Emergency and Consent
The Supreme court has emphasized further that every doctor, whether at a Government hospital or otherwise has the professional obligation to extend his services with due expertise for protecting life. No law or state action can intervene to avoid or delay the discharge of the paramount duty cast upon members of the medical profession. The responsibility of a doctor is total and absolute.
Dr Lalit Kapoor, a medico-legal expert points out that informed consent is a potential minefield as far as medico-legal liability is concerned, is patient consent for undertaking treatment.
“By now, all of us are aware of the importance of taking consent. Administering treatment in the absence of consent can be construed as negligence per se and even worse, could attract the criminal charge of assault and battery. Lack of consent can amount to a moral, civil and criminal wrong. It is, therefore, vital to ensure valid, informed consent before accepting the responsibility to treat a patient. Lately, consumer courts have magnified the issue of informed consent, and if there is no evidence of negligence; otherwise, lack of informed consent is cited as the offence. Hence, the great importance of understanding the concept of legally valid consent.
Ingredients of informed consent -Make sure the patient understands the nature of his condition, the alternative treatments or procedures, nature of the proposed treatment, risks of proposed or alternative methods and the chances of success or failure of the treatment.
Mere signature on a pre-printed consent form is not adequate. It should be recorded explicitly that a discussion took place, and patient/relatives have explained the contents.
Consent should be ‘procedure specific’. Courts fault blanket consents.
The written permission should preferably be in a language which the patient/relatives can understand.
Refusal of consent or denied consent should be recorded, signed and witnessed.

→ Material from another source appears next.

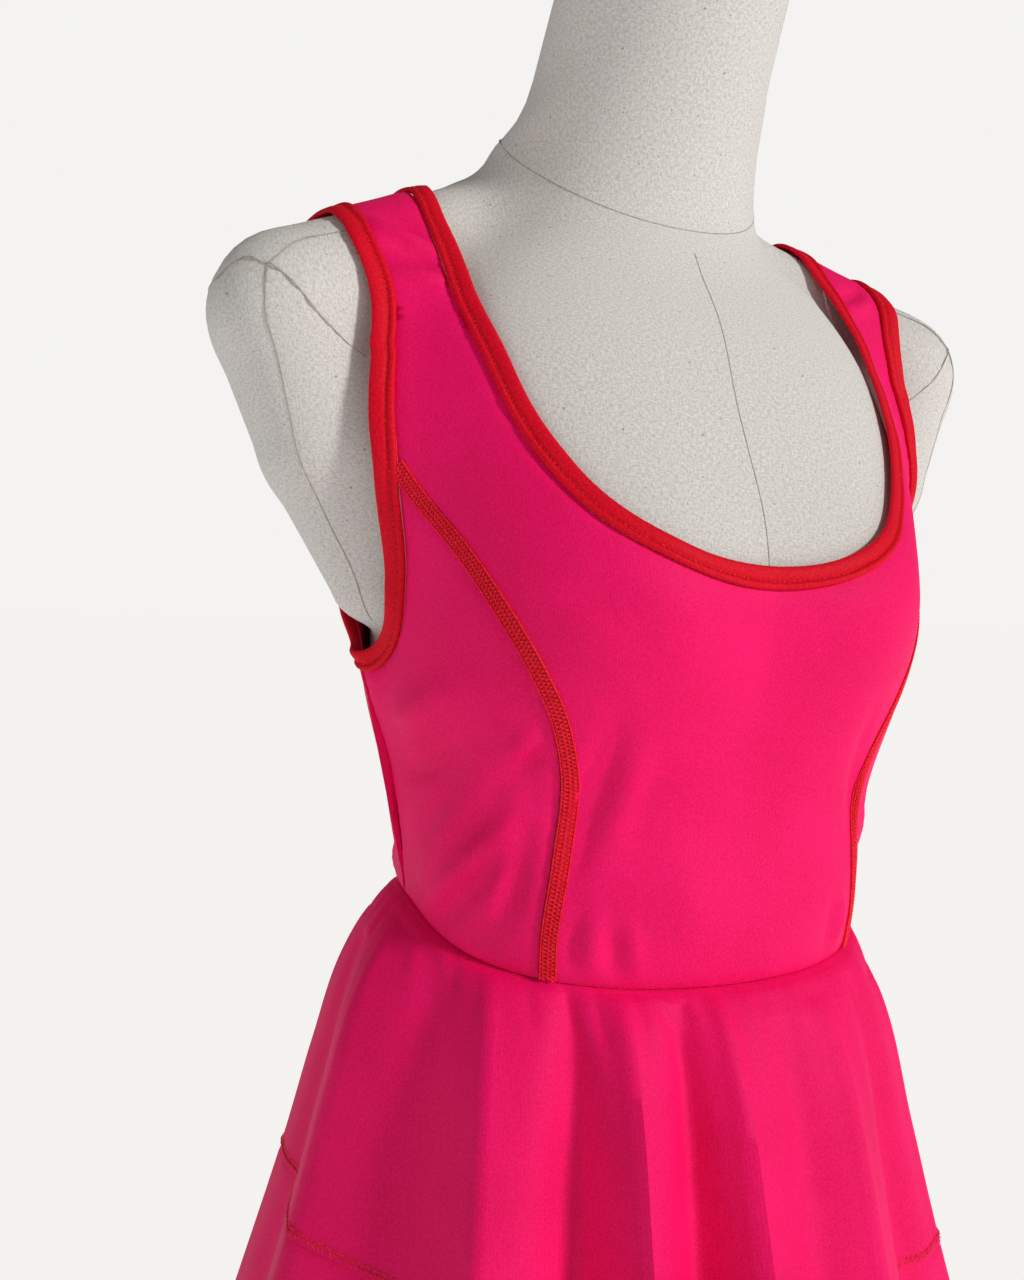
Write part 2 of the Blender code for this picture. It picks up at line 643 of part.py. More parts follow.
def skirt_panel(name, span, drops, material):
    """A skirt tier between two side seams, in rows of distance below the waist seam."""
    gap = SEAM_GAP / 2
    across = np.linspace(span[0] + gap, span[1] - gap, SKIRT_COLUMNS)
    grid, drop = np.meshgrid(across, drops)
    inner = skirt_point(grid, drop)
    step = 0.5
    round_ring = skirt_point(grid + step, drop) - skirt_point(grid - step, drop)
    down = skirt_point(grid, drop + step) - skirt_point(grid, drop - step)
    normal = np.cross(down, round_ring)
    if drops[0] < SKIRT_LENGTH / 2:
        normal[0, :, 2] = 0      # the edge at the waist seam stays level
    normal /= np.linalg.norm(normal, axis=-1, keepdims=True)
    outer = inner + SKIRT_WALL * normal
    index = np.arange(drop.size).reshape(drop.shape)
    triangles = []
    for i in range(len(drops) - 1):
        for k in range(SKIRT_COLUMNS - 1):
            a, b, c, d = index[i, k], index[i + 1, k], index[i + 1, k + 1], index[i, k + 1]
            triangles += [(a, b, c), (a, c, d)]
    border = np.concatenate([index[:, 0], index[-1, 1:], index[-2::-1, -1], index[0, -2:0:-1]])
    points, faces = closed_wall(inner.reshape(-1, 3), outer.reshape(-1, 3), np.array(triangles), border)
    return add_object(name, points, faces, material)


def skirt(material):
    spans = {"front": (-SIDE_SEAM, SIDE_SEAM), "back": (SIDE_SEAM, 4 * HALF_PATTERN - SIDE_SEAM)}
    tier_seam = SKIRT_LENGTH
    hem = SKIRT_LENGTH + FLOUNCE_LENGTH
    for word, span in spans.items():
        skirt_panel(f"skirt_{word}", span, np.linspace(SEAM_GAP, tier_seam - SEAM_GAP / 2, SKIRT_ROWS), material)
        skirt_panel(f"flounce_{word}", span, np.linspace(tier_seam + SEAM_GAP / 2, hem, FLOUNCE_ROWS), material)


# ---------------------------------------------------------------- form and stand
def even_out(rings):
    """Spread the points of closed rings evenly over the form, first and last ring kept."""
    for _ in range(FORM_EVENING):
        beside = np.roll(rings, 1, axis=1) + np.roll(rings, -1, axis=1)
        middle = (beside[1:-1] + rings[:-2] + rings[2:]) / 4
        moved = (rings[1:-1] + middle) / 2
        for _ in range(2):
            moved = moved - form_field(moved)[..., None] * field_normal(moved, FORM_SKIN)
        rings[1:-1] = moved
    return rings


def form(material):
    """Torso, shoulder caps and neck as one smooth closed solid."""
    across = np.linspace(-2 * HALF_PATTERN, 2 * HALF_PATTERN, FORM_COLUMNS, endpoint=False)
    levels = np.array(FORM_LEVELS, float)
    rings = form_point(ring_angle(across)[None, :], levels[:, None])
    points = even_out(rings).reshape(-1, 3)
    faces = []
    for row in range(len(levels) - 1):
        for k in range(FORM_COLUMNS):
            a, b = row * FORM_COLUMNS + k, row * FORM_COLUMNS + (k + 1) % FORM_COLUMNS
            faces.append((a, b, b + FORM_COLUMNS, a + FORM_COLUMNS))
    faces.append(range(FORM_COLUMNS - 1, -1, -1))
    faces.append(range((len(levels) - 1) * FORM_COLUMNS, len(levels) * FORM_COLUMNS))
    add_object("form_body", points, faces, material)


def stand(material):
    form_floor = WAIST_HEIGHT + FORM_BOTTOM
    collar_top = form_floor - REST_GAP
    collar_foot = collar_top - COLLAR_HEIGHT
    turned("stand_collar", (
        (COLLAR_NECK, collar_foot), (COLLAR_NECK, collar_top - 8), (COLLAR_RADIUS - 2, collar_top - 6),
        (COLLAR_RADIUS, collar_top - 4), (COLLAR_RADIUS, collar_top)), 40, material)
    turned("stand_pole", (
        (POLE_RADIUS, HUB_HEIGHT + REST_GAP), (POLE_RADIUS, collar_foot - REST_GAP)), 32, material)
    turned("stand_base", (
        (BASE_RADIUS - 2, 0), (BASE_RADIUS, 2), (BASE_RADIUS, BASE_THICKNESS - 2),
        (BASE_RADIUS - 3, BASE_THICKNESS), (HUB_RADIUS + 20, BASE_THICKNESS + 3), (HUB_RADIUS + 6, BASE_THICKNESS + 7),
        (HUB_RADIUS, BASE_THICKNESS + 14), (HUB_RADIUS, HUB_HEIGHT - 2), (HUB_RADIUS - 2, HUB_HEIGHT)), 56, material)


def main():
    for obj in list(bpy.data.objects):
        bpy.data.objects.remove(obj, do_unlink=True)
    pink = make_material("pink_stretch_jersey", (0.82, 0.02, 0.13), 0.55)
    red = make_material("red_binding", (0.68, 0.01, 0.02), 0.5)
    linen = make_material("natural_linen", (0.62, 0.6, 0.55), 0.85)
    steel = make_material("brushed_steel", (0.5, 0.5, 0.5), 0.35, 1.0)
    lines = design_lines()
    bodice(lines, pink)
    bindings(lines, red)
    skirt(pink)
    form(linen)
    stand(steel)


main()
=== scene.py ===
# %% [markdown]
# # A scoop-neck athletic dress on a limbless dress form
# The dress is cut from one stretch jersey: a bodice with princess seams, a flared
# skirt and a second tier sewn under it.  A red band binds the neck and armholes.
# It hangs on a linen form.  Every length below is in millimetres about the centre
# of the waist, front towards -Y and the wearer's left towards +X; `place` turns
# them into metres above the floor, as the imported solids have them.

# %% Load the solids
import math

import bmesh
import bpy
import numpy as np
from mathutils import Matrix, Vector
from mathutils.geometry import delaunay_2d_cdt
from mathutils.kdtree import KDTree


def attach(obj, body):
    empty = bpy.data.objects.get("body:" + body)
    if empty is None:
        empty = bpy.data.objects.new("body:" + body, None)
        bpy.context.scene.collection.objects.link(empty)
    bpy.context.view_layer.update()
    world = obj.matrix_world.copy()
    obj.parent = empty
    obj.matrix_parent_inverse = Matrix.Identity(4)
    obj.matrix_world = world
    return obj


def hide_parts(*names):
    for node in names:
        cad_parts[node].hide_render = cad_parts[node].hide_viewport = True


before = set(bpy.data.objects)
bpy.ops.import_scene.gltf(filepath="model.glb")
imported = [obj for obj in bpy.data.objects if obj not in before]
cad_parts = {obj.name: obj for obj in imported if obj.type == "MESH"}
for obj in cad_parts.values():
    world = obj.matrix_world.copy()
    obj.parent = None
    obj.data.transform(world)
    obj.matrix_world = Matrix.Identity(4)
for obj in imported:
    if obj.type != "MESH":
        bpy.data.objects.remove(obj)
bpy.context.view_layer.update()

WAIST_HEIGHT = 1040.0
print("solids:", ", ".join(sorted(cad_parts)))

# %% [markdown]
# ## The shape of the form
# A dress form is a padded shell: an oval trunk with two round shoulder caps and a
# tall neck.  The trunk is read from a table of levels.  The caps and neck are
# chains of balls, and all three run softly into each other.  Writing this as one
# field, which says how far any point is outside the form, gives the form, the
# cloth that lies on it and every seam from the same numbers.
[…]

Quite recently in a Delhi hospital, the procedure of inserting a central venous line resulted in injury to the jugular vein following which patient was shifted to a higher centre for emergency treatment. A complaint before the National Consumer Forum ended up with compensation of Rs 7 lakhs being awarded to the patient. The court averred that a specific, informed consent ought to have been taken for the procedure which was invasive in nature and had the potential of causing severe complications,” he concludes.